**Data block:**
# # # # # # #
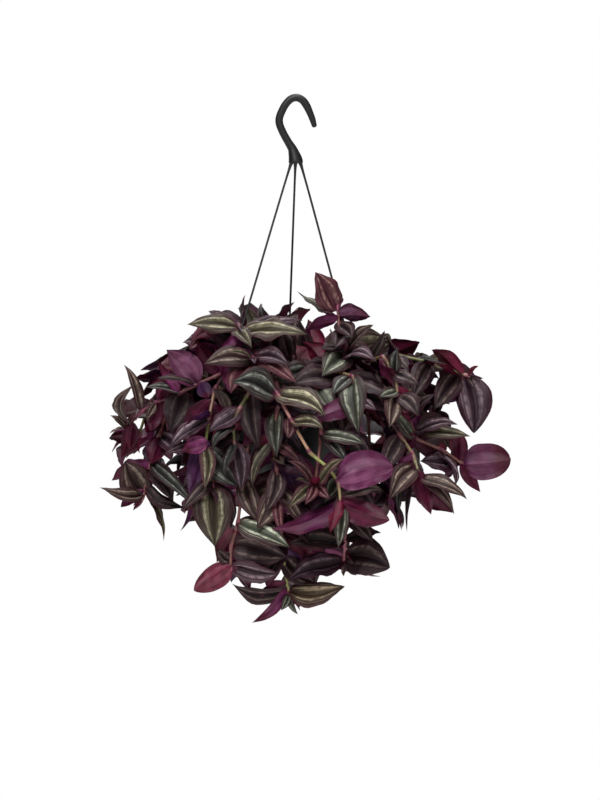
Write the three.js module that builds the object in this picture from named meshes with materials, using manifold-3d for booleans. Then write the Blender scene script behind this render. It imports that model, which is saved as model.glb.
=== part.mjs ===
// A hanging pot of purple striped tradescantia: a black plastic pot, its soil, a one-piece
// plastic hanger with a hook and three straps, and the leafy stems that spill over the rim.
// Millimetres, +Z up, front towards -Y. The origin is the inside top of the hook, where it hangs.
// Each leafy stem is one solid: a few-sided stem with its leaves fused to it at the joints.
// The stems that show at the front are placed one by one; the rest follow a seeded rule.

import * as THREE from "three";
import { mergeVertices } from "three/addons/utils/BufferGeometryUtils.js";
import Module from "manifold-3d";

const wasm = await Module();
wasm.setup();

// Driving dimensions of the pot, the soil and the hanger
const POT_X = -6;
const RIM_Z = -286;
const POT_HEIGHT = 105;
const POT_SIDES = 26;
const WALL = 2;
const RIM_RADIUS = 73;
const BODY_TOP_RADIUS = 66.5;
const BODY_FOOT_RADIUS = 48.5;
const FOOT_RING_WIDTH = 13;
const FOOT_RING_HEIGHT = 2;
const FLOOR_TOP = 4;
const CHAMFER = 1.5;
const BAND_HEIGHT = 14;
const BAND_OUT = 1.8;
const BAND_LIP_OUT = 2.6;
const FLANGE_THICK = 2.5;
const DRAIN_RADIUS = 4;
const DRAIN_CIRCLE = 27;
const DRAINS = 5;
const DRAIN_SIDES = 6;
const LUG_CIRCLE = 77.7;
const LUG_WIDTH = 12;
const LUG_HOLE_RADIUS = 2.5;
const LUG_ARC_STEPS = 5;
const SOIL_SIDES = 20;
const SOIL_DEPTH_BELOW_RIM = 14;
const SOIL_CROWN = 3;
const SOIL_INSET = 0.7;
const STRAP_TURNS = [92.8, 212.8, 332.8];
const STRAP_RADIUS = 1.1;
const STRAP_ROOT_RADIUS = 2.2;
const STRAP_BULGE = 3.2;
const STRAP_END_HEIGHT = 3.5;
const STRAP_SIDES = 5;
const HOOK_RADIUS = 3.9;
const HOOK_SIDES = 9;
const CLIP_SIDES = 6;
const HUB_X = -1.3;
const CLEARANCE = 0.3;

// Driving dimensions of the stems and leaves
const STEM_RADIUS = 2.5;
const STEM_TIP_RADIUS = 1.9;
const STEM_SIDES = 3;
const BASE_BACK = 2;
const BASE_STEP = 3;
const FOOT_DEPTH = 12;
const FOOT_RISE = 4;
const HOLE_RADIUS = 3.9;
const HOLE_SIDES = 4;
const LEAF_THICK = 0.72;
const LEAF_BOW = 0.1;
const LEAF_FOLD = 0.2;
const WIDEST_AT = 0.31;
const SHOULDER_AT = 0.7;
const SHOULDER_WIDTH = 0.76;
const KEEL_AT = 0.5;
const LEAF_CLEAR = 0.5;
const BLADE_START = 0.22;
const SEED = 41;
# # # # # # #
**The request:** Return nothing but the lines from the first line of the listing through the line with "wasm.setup();", please, keeping every one of them unchanged.

**Answer to this problem:**
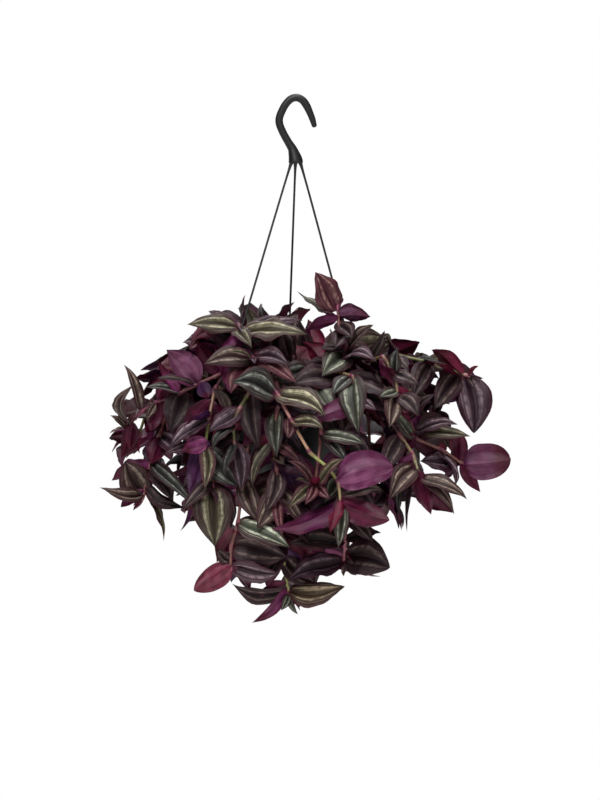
Write the three.js module that builds the object in this picture from named meshes with materials, using manifold-3d for booleans. Then write the Blender scene script behind this render. It imports that model, which is saved as model.glb.
=== part.mjs ===
// A hanging pot of purple striped tradescantia: a black plastic pot, its soil, a one-piece
// plastic hanger with a hook and three straps, and the leafy stems that spill over the rim.
// Millimetres, +Z up, front towards -Y. The origin is the inside top of the hook, where it hangs.
// Each leafy stem is one solid: a few-sided stem with its leaves fused to it at the joints.
// The stems that show at the front are placed one by one; the rest follow a seeded rule.

import * as THREE from "three";
import { mergeVertices } from "three/addons/utils/BufferGeometryUtils.js";
import Module from "manifold-3d";

const wasm = await Module();
wasm.setup();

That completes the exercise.